The red sand road carves its way through the verdant jungle-like groundwater forest, past fig and mahogany trees and towering baobabs. A troop of baboons and blue monkeys rustle the dense canopy letting in sequins of sunshine. The forest resembles stage curtains that lead out onto the theatre stage of the grassy floodplains, where each animal plays their part.
But the birds are not merely extras with cameo appearances, as within a few hours we spot 96 of the park’s 400-odd species, including pink-feathered Lesser flamingos, White pelicans, Secretary birds, Martial eagles, Little bee-eaters and Lilac-breasted rollers.
Lake Manyara is a shimmering mirror that covers 200km2 and makes up two-thirds of the park. I only get a real sense of its expanse from the elevated lookout points, where we eat a packed picnic lunch. Behind us the purple and blue Great Rift Valley rises into the clouds.
At sundown, at the four-star Lake Manyara Serena Safari Lodge on the cliffs of the forested escarpment, I drink a double gin and tonic in true Hemingway fashion, which he would surely raise his glass to.
The next day, as we approach the lip of the 610m deep Ngorongoro Crater within the Ngorongoro Conservation Area, Joseph Meducane, our guide, explains that a volcanic explosion three million years ago blew up a mountain the size of Kilimanjaro to create the world’s largest inactive, intact and unfilled volcanic crater, covering 260km2. Like clasped hands the 19km-long crater cups Lake Makat, which is the life source for about 25 000 animals and the Maasai’s livestock.
This is the only place in Tanzania where people – about 40 000 Maasai, who have been living in this region since the 1800s – are allowed to live among wildlife. They are subsistence farmers and rear livestock, so each day you will see them, with a stick in hand, wrapped in red and blue shuka, walking their animals into the crater.
By sundown, you’ll hear the cow bells making their way up the steep slope to their traditional villages. The Maasai no longer kill lions as part of a boy’s rite of passage into adulthood, since Ngorongoro gained Unesco Natural World Heritage Site status and became a designated conservation area. Yet the ceremony continues regardless and you’ll see their white painted faces alongside the road to signify they are soon to become men.
It’s here that we see the only black rhino of our trip. He’s grazing in a carpet of yellow and purple blossoms among grunting wildebeest, mud-caked dagga boys and elephant bulls living out their final days. Hyenas laze about in the muddy pools that have collected in the ditches along the dirt road.
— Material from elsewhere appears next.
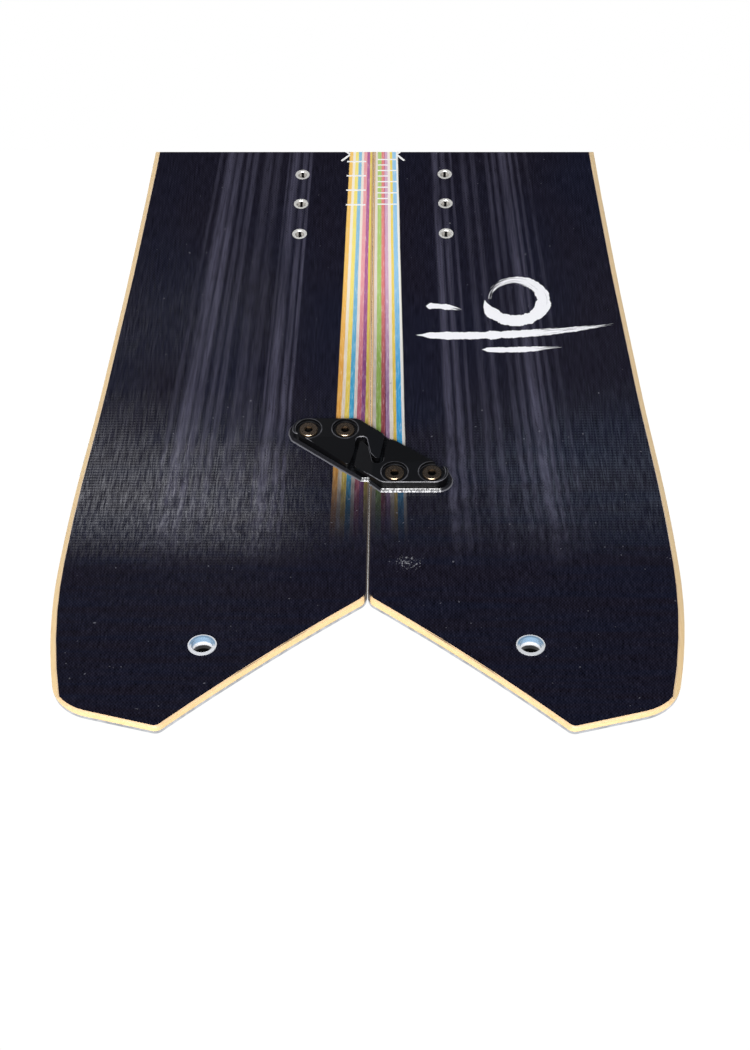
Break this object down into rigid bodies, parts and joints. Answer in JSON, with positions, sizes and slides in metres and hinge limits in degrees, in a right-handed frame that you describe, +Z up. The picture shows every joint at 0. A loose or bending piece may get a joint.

The birders are ticking off some of the 500 species found in the region from Crowned cranes with their hatchlings to ostriches and Kori bustards.
Beyond the crater animals are starting to move across the symbolic border of rocks and stones into the Serengeti. Its name derives from the Maasai word Siringitu meaning “the place where the land moves on forever.”
And indeed these plains seem to be endless as each day we discover new roads through its 30 000km2 expanse. The landscape and vegetation seem to change abruptly like a theatre set to accompany each act: the horizon undulates with scattered granite kopjes, termite mounds stay cool beneath the shade of acacias, wooded hills become acacia woodland and then riverine forests.
Golden-maned lions are sleeping alongside the dirt road, as we cross the border. A few raise their heads to investigate the sounds of our engine, clicking cameras and gasps; they flick flies away with their ears, swat the grass with their tails and continue napping. They’ve been feasting. It’s the time of plenty.
Close to two million wildebeest, zebras, Thompson’s gazelles and eland are but a few hundred metres away. The wildebeest start to gather here in February for the mineral-rich soil and grass from the volcanic eruptions, before they give birth.
By the time they have eaten the grass to its roots and the land dries up, the calves are strong enough to undertake the annual 2 000km loop following the rains: from the southern parts of the Serengeti along the Grumeti River, to the north western plains and onwards to Kenya’s Maasai Mara through the crocodile-infested Mara River before heading back down again. Hundreds of thousands will not make it to the Maasai Mara, fewer still will make it back. And so life and death chase each other through these Serengeti grasslands.
But even if you visit during the low season, outside of the Great Migration, you too will find lions draped over tree branches; tail swishing leopards; male hippos in a playful lockjaw; camouflaged crocodiles; herds of elephants walking around your vehicle; buffaloes splashing about in mud pools; galloping giraffes; jackals; and tree-climbing hyraxes. And perhaps you too will see four cheetah sightings in a day.
Don’t stay in the Serengeti for too long, as no future safari will be able to match the expectations set by this Africa’s most famous.